In Season 2 of Lucky Chow, we wander up, down, and across America to discover how deeply Asian culture and cuisine are rooted in our everyday lives. Our appetite for everything Asian leads us to bowls of noodles and skewers of barbecued meats, to heaping Japanese okonomiyaki and velvety Indian duck curry. And along the way we were lucky enough to step into the lives of sumo wrestlers, Buddhist monks, seriously hip Korean-American farmers and a pair of Chinese newlyweds raucously merging old and new world traditions. Now we’re hungrier than ever.
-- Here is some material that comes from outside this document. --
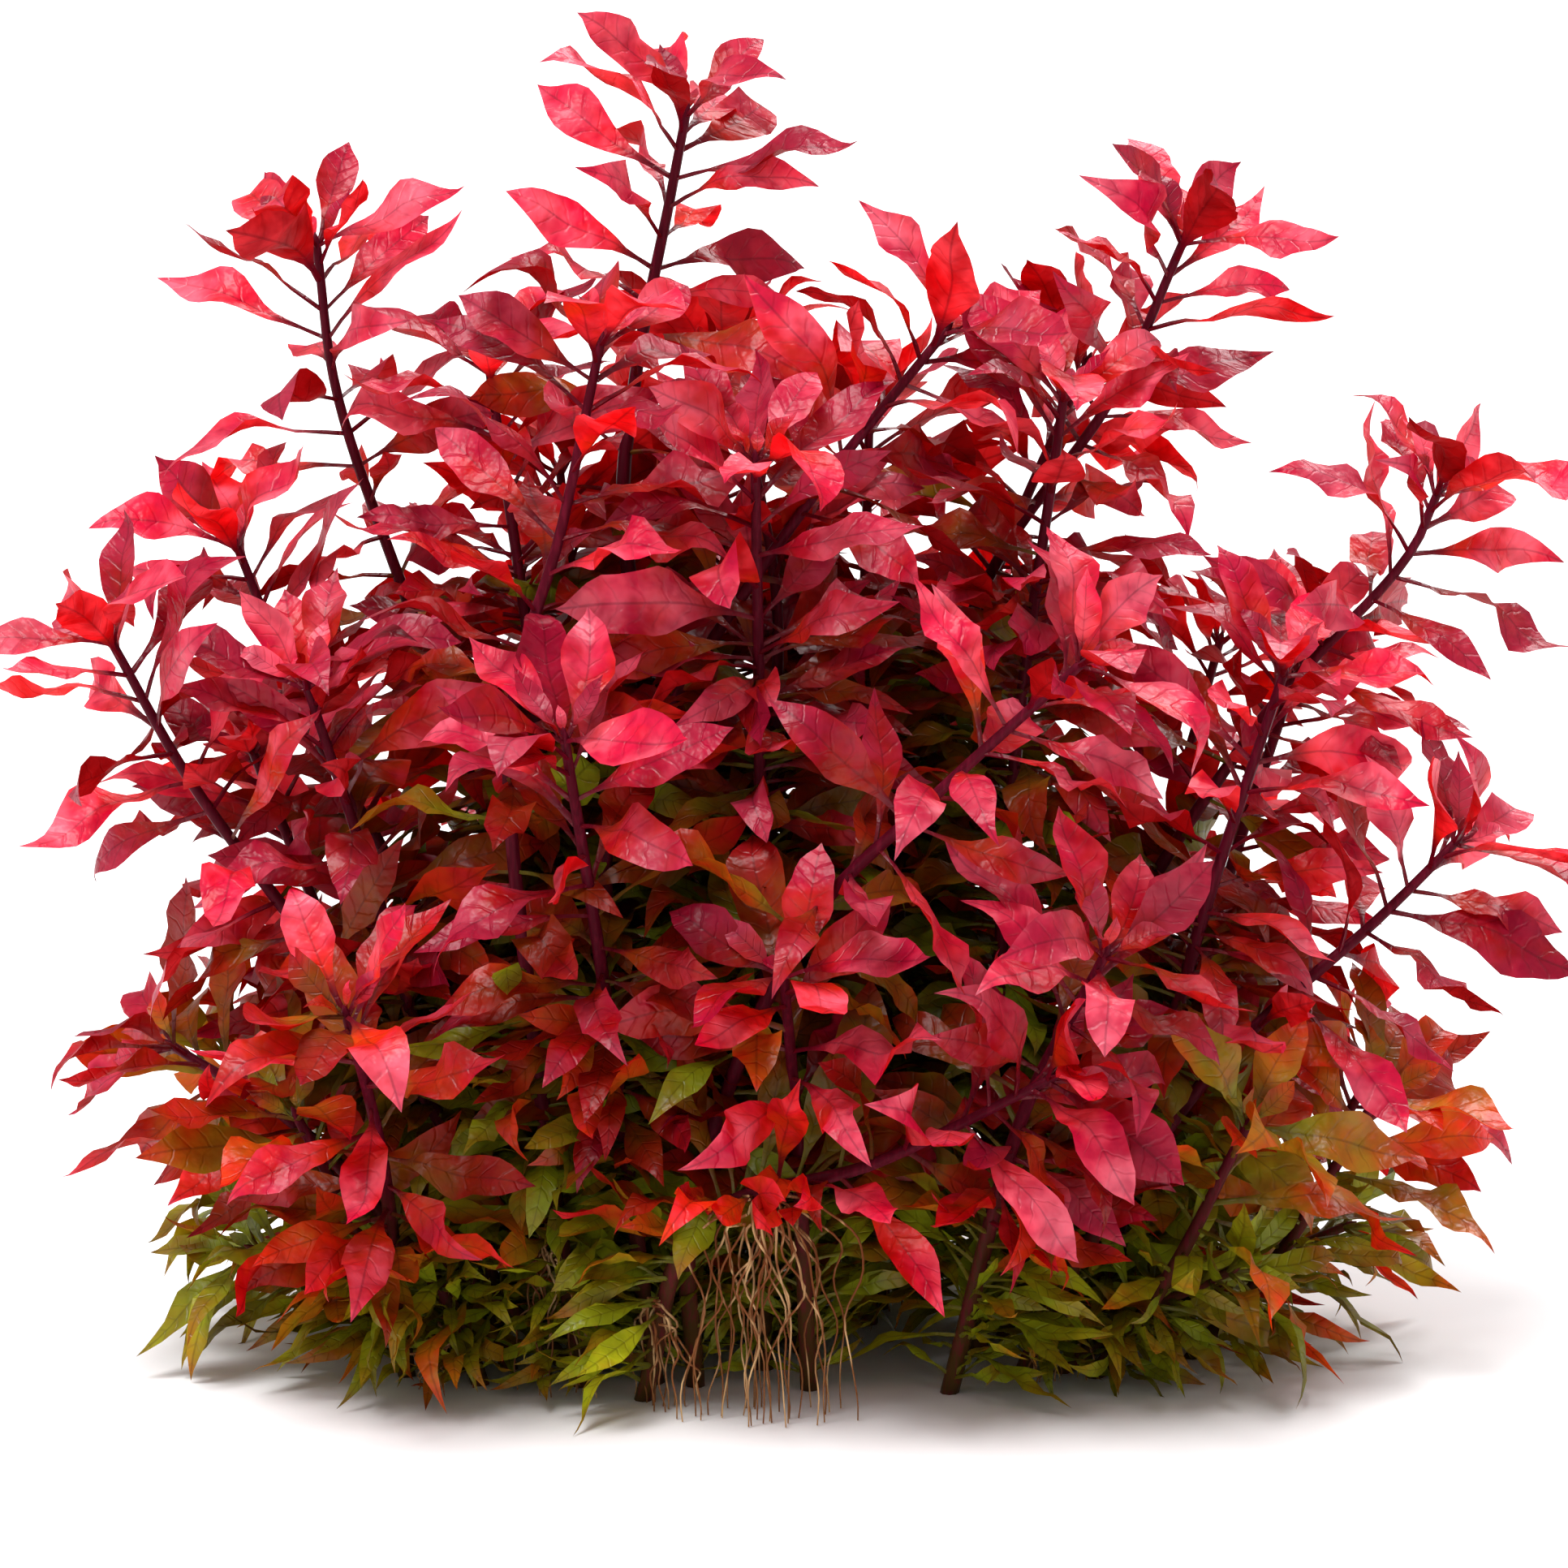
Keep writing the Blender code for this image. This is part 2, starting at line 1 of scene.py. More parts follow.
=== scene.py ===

Episode 1: “Trending Japanese”
Japan has mesmerized American foodies for generations and a new wave of Japanese culinary culture continues to intoxicate us. Exploring American manifestations of otaku, the Japanese trope that combines cutting-edge pop culture with fetishistic obsession, Danielle visits New York’s first cat cafe; a Brooklyn izakaya run by a Frenchman in thrall to Japanese anime and manga; and a California suburban mom who’s a star on the international bento-box circuit. On a more traditional note, Danielle gets in the sumo ring with a 600-pound opponent and then helps him make chanko nabe, the sumo wrestler’s staple meal.
Episode 2: “Asian Farm to Table”
Farmers are the new rock stars of the food world, and in this episode Danielle visits agriculturists large and small, traditional and cutting edge. Ross Koda, a third-generation Japanese-American, runs a renowned Central Valley rice farm and hopes to keep it in the family. Kristyn Leach, a Korean adoptee, hand grows artisanal, heirloom Asian produce for one of San Francisco’s most popular restaurants. And on the gorgeous Half Moon Bay coast, a pair of electricians who saw a gap in the market operate America’s first wasabi farm.
Episode 3: “Food of the Gods”
The relationship between faith and food is evident at three Asian houses of worship: an imposing Buddhist temple where Danielle is served an artful vegetarian feast; a Sikh temple where she helps cook Indian flatbread for a communal meal where all are welcome; and a Queens mosque’s annual food fair, where she samples Indonesian dishes and learns about life as a Muslim in America.
Episode 4: “Made in China”
The rise of China has meant the rise of Chinese culinary traditions in America. Danielle checks out an industrial kitchen where traditional “confinement meals” are made for new mothers across the country; an underground Manhattan cocktail den whose main ingredient is the fiery liquor baijiu, the world’s most heavily consumed spirit; and a wedding in the heart of San Francisco’s Chinatown where old world and new meet at the banquet table and on the dance floor.
Episode 5: “The New Indian”
A new generation of chefs and entrepreneurs is finally bringing the amazing cooking of the world’s second-largest country to a broad American audience. Danielle interviews a former financier who offers a light, healthy take on Indian classics at his fast-casual start-up Inday; the adventurous restaurateurs behind Babu Ji, where meticulous preparations and a Bollywood vibe have led to breakout success; and a Silicon Valley engineer who got her start in the food business selling homemade chai by bicycle in the hills of San Francisco.
Episode 6: “Taiwan’s True Flavor”
Danielle gets back to her roots in an episode devoted to the distinctive, rustic cuisine of Taiwan. With Cathy Erway, author of “Foods of Taiwan,” she hits a Chinatown market and then makes the island’s most famous dish, beef noodle soup. At Taiwan Bear House, started by homesick young expats, she tries a New York take on the box lunches known as biandang. And in California’s OC, she pays a twilight visit to America’s closest counterpart to a classic Taiwanese night market.
Episode 7: “Big Business in Little Saigon”
Asian cuisine is increasingly the engine driving the growth of the American food industry. Danielle talks to three Asian-American entrepreneurs about the secrets of their success: Tim Wildin, the young Chipotle executive whose Thai aunties’ recipes contribute to the menu at Shophouse; Lynda Trang Dai, once known as the Vietnamese Madonna and now the queen of banh mi sandwiches in Orange County’s Little Saigon; and Charles Phan, the ground-breaking chef whose Slanted Door was named best restaurant in the country by the James Beard Foundation.